Over the past 25 years or so, speech recognition technology has been
dominated by a “shallow” architecture --- hidden Markov models (HMMs).
Significant technological success has been achieved using complex and carefully
engineered variants of HMMs. The next generation of the technology requires
solutions to remaining technical challenges under diversified deployment
environments. These challenges, not adequately addressed in the past, arise from
the many types of variability present in the speech generation process.

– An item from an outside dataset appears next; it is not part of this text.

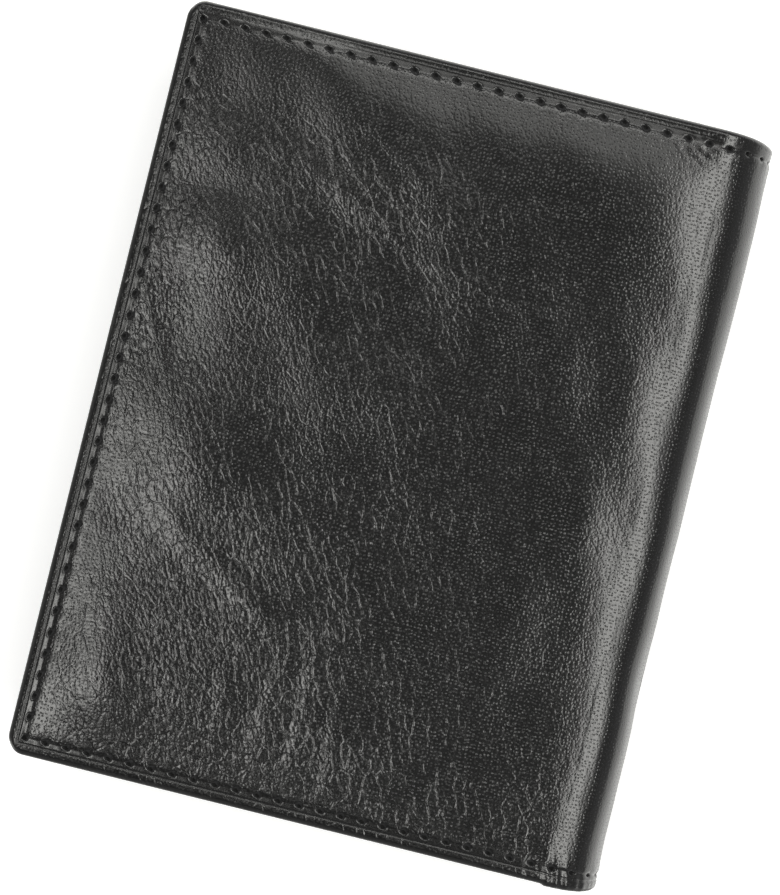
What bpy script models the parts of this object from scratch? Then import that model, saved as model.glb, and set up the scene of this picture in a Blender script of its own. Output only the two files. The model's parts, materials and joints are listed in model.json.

Overcoming these challenges is likely to require “deep” architectures with
efficient learning algorithms.
For speech recognition and related sequential pattern recognition applications,
some attempts have been made in the past to develop computational architectures
that are “deeper” than conventional HMMs, such as hierarchical HMMs,
hierarchical point-process models, hidden dynamic models, and multi-level
detection-based architectures, etc. While positive recognition results have been
reported, there has been a conspicuous lack of systematic learning techniques
and theoretical guidance to facilitate the development of these deep
architectures. Further, there has been virtually no effective communication
between machine learning researchers and speech recognition researchers who are
both advocating the use of deep architecture and learning. One goal of the
proposed workshop is to bring together these two groups of researchers to review
the progress in both fields and to identify promising and synergistic research
directions for potential future cross-fertilization and collaboration.